Relations entre l’Église et l’État au début du XIIIe siècle
Après une longue période où
l’Église est véritablement sous la tutelle des princes, causes de bien de
tourments et de désordres dans l’Église, des
Papes s’appliquent à la libérer de leur joug et à défendre leur autorité.
Des hommes de grande personnalité, énergiques et fermes, parviennent non
seulement à garantir la liberté de l’Église mais à faire en sorte qu’elle soit
au-dessus des princes. Le point culminant est certainement le XIIIe siècle. Le
Pape est incontestablement le souverain le plus fort et le plus prestigieux.
Les principes émis par le Pape Gélase Ier sont enfin une réalité.

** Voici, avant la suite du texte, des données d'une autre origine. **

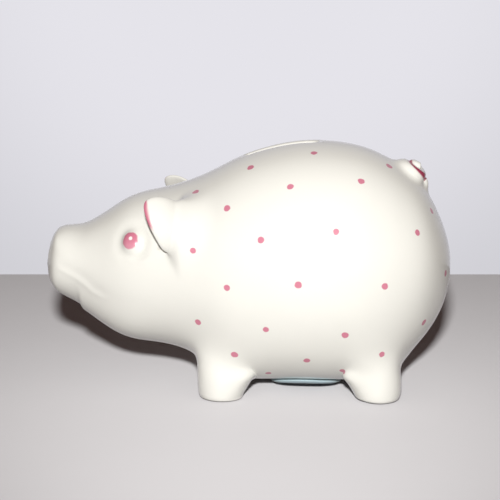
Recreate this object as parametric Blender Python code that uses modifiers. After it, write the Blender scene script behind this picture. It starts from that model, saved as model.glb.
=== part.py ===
"""Slip-cast ceramic piggy bank: hollow body on four legs, luted ears and tail, belly stopper.

Frame: metres, +Z up, origin on the floor below the middle of the bounding box. The snout points
to -X, the tail to +X, and the pig's left flank faces -Y.
"""

import math

import bmesh
import bpy
from mathutils import Vector

MM = 0.001

# Wall and fits
WALL = 4.0 * MM
FIT_GAP = 0.3 * MM

# Subdivision of the cages
OUTER_LEVELS = 2
INNER_LEVELS = 1
EAR_LEVELS = 2

# Body sections from snout to rump, in millimetres: x, top z, bottom z, half width
BODY_SECTIONS = (
    (-84.8, 72.0, 40.8, 15.4),
    (-76.0, 71.4, 36.4, 17.2),
    (-64.5, 75.2, 28.8, 22.0),
    (-51.5, 86.0, 21.4, 28.5),
    (-35.5, 89.0, 18.4, 32.2),
    (-21.0, 94.0, 14.5, 37.0),
    (-10.0, 99.8, 8.0, 41.5),
    (1.0, 105.2, 4.6, 44.5),
    (23.0, 111.2, 3.2, 47.6),
    (45.5, 109.0, 3.8, 46.0),
    (56.5, 105.4, 5.8, 43.0),
    (67.5, 99.8, 11.5, 38.0),
    (78.0, 90.4, 22.0, 30.5),
    (86.2, 73.0, 35.5, 17.0),
)
SNOUT_TIP_X = -89.6
RUMP_TIP_X = 89.5
TIP_GRID_SCALE = 0.5
RING_POINTS = 12

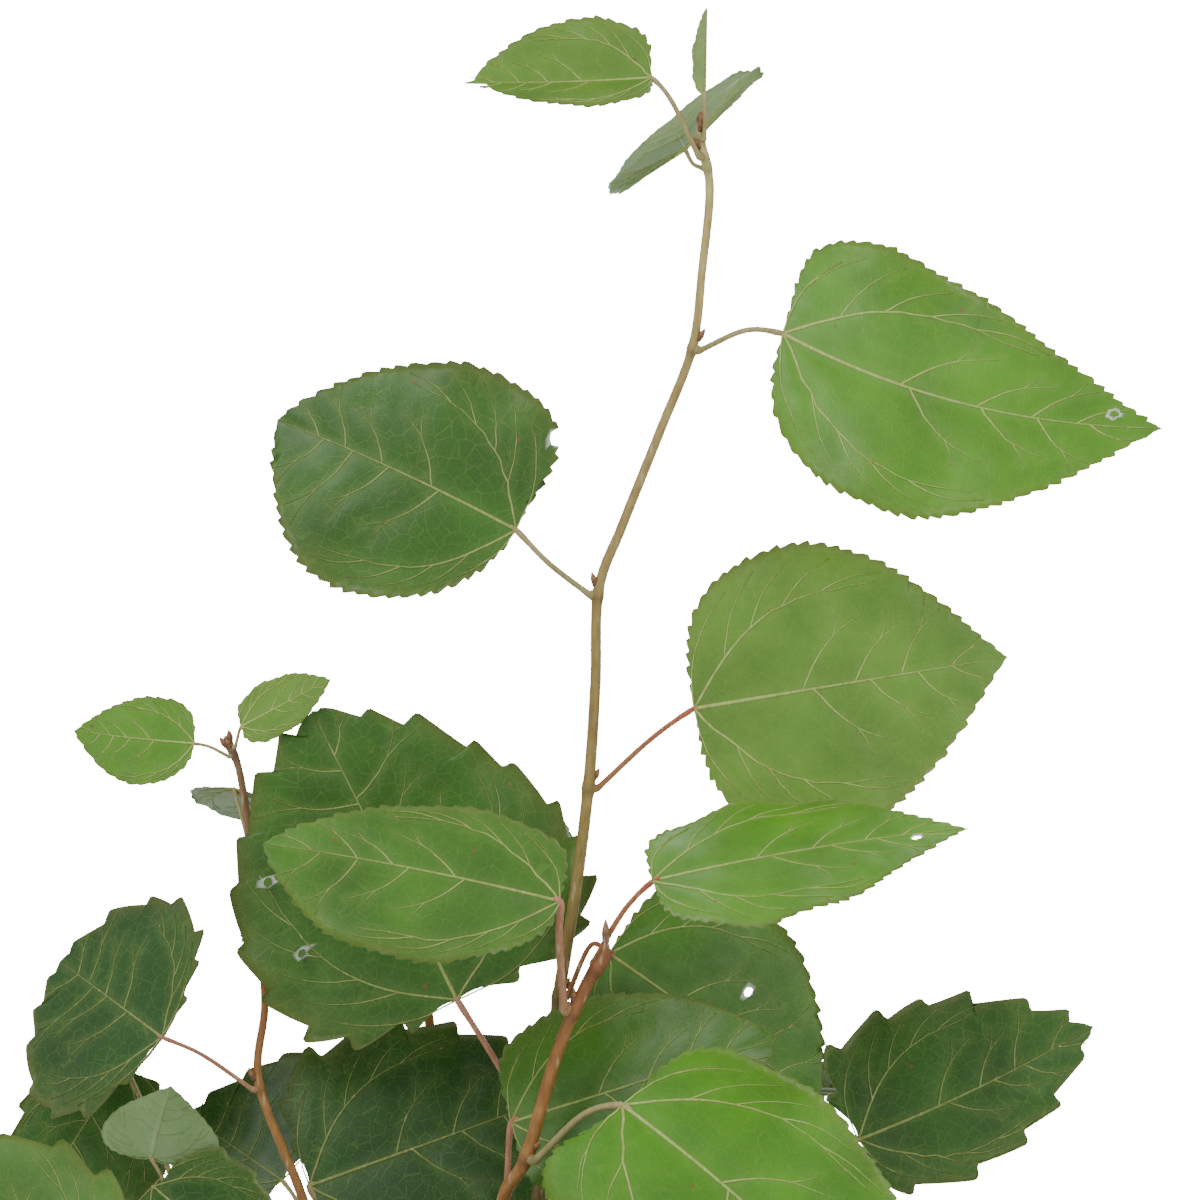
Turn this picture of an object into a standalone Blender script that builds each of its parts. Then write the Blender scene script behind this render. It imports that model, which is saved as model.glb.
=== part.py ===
"""A young Swedish columnar aspen: one rooted plant with a trunk that runs up into its leader,
a clump of upright boughs from its foot, and broad toothed leaves on long thin stalks.

Every limb is one tapering solid. Every leaf is one solid too: its stalk is joined to its blade,
and the stalk's foot stands just clear of the limb that carries it. +Z is up, the plant's front is -Y,
and the origin is the middle of the flat cut at ground level.
"""
import math
import random

import bmesh
import bpy
from mathutils import Vector

MM = 0.001

# The plant
SEAT_GAP = 0.3 * MM         # clear space between a stalk or bough and the limb that carries it
LIMB_STEPS = 3              # rings between two joints of a limb
TRUNK_SIDES = 8
BOUGH_SIDES = 6
FLARE_HEIGHT = 9 * MM       # the root flare dies out this far above the ground
FLARE_SPREAD = 0.9          # the flare's extra radius, as a share of the trunk's radius there
FLARE_LOBES = 3
FLARE_LOBE_DEPTH = 0.14

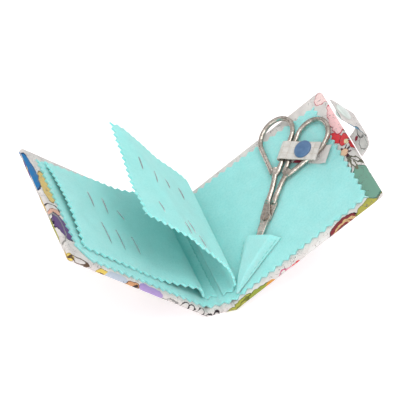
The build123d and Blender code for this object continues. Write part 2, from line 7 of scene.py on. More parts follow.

Certes, cette situation n’est
pas sans risque. La distinction entre
les pouvoirs spirituels et temporels est très fragile. Il est tentant de
mêler aux affaires purement politiques des questions religieuses. Il est aussi
tentant d’étendre ses pouvoirs et d’oublier les sages considérations de Saint
Bernard[1].
La théorie des deux glaives semble ainsi avoir évolué. Le terme de « glaive » ne désigne plus le pouvoir
de sanction mais le pouvoir tout court. Innocent IV semble en effet affirmer
que le Pape détient toute souveraineté et que les rois ont reçu la leur par
délégation.
Le
combat des Papes pour défendre la liberté de l’Église et la dignité pontificale
n’a pas été sans heurt. Il n’est pas en effet simple pour des
princes d’accepter la perte de leur domination sur l’Église, surtout lorsque
leur pouvoir en dépend. Tel a été le cas des Empereurs germaniques. La Querelle
des Investitures puis le conflit entre le Sacerdoce et l’Empire[2]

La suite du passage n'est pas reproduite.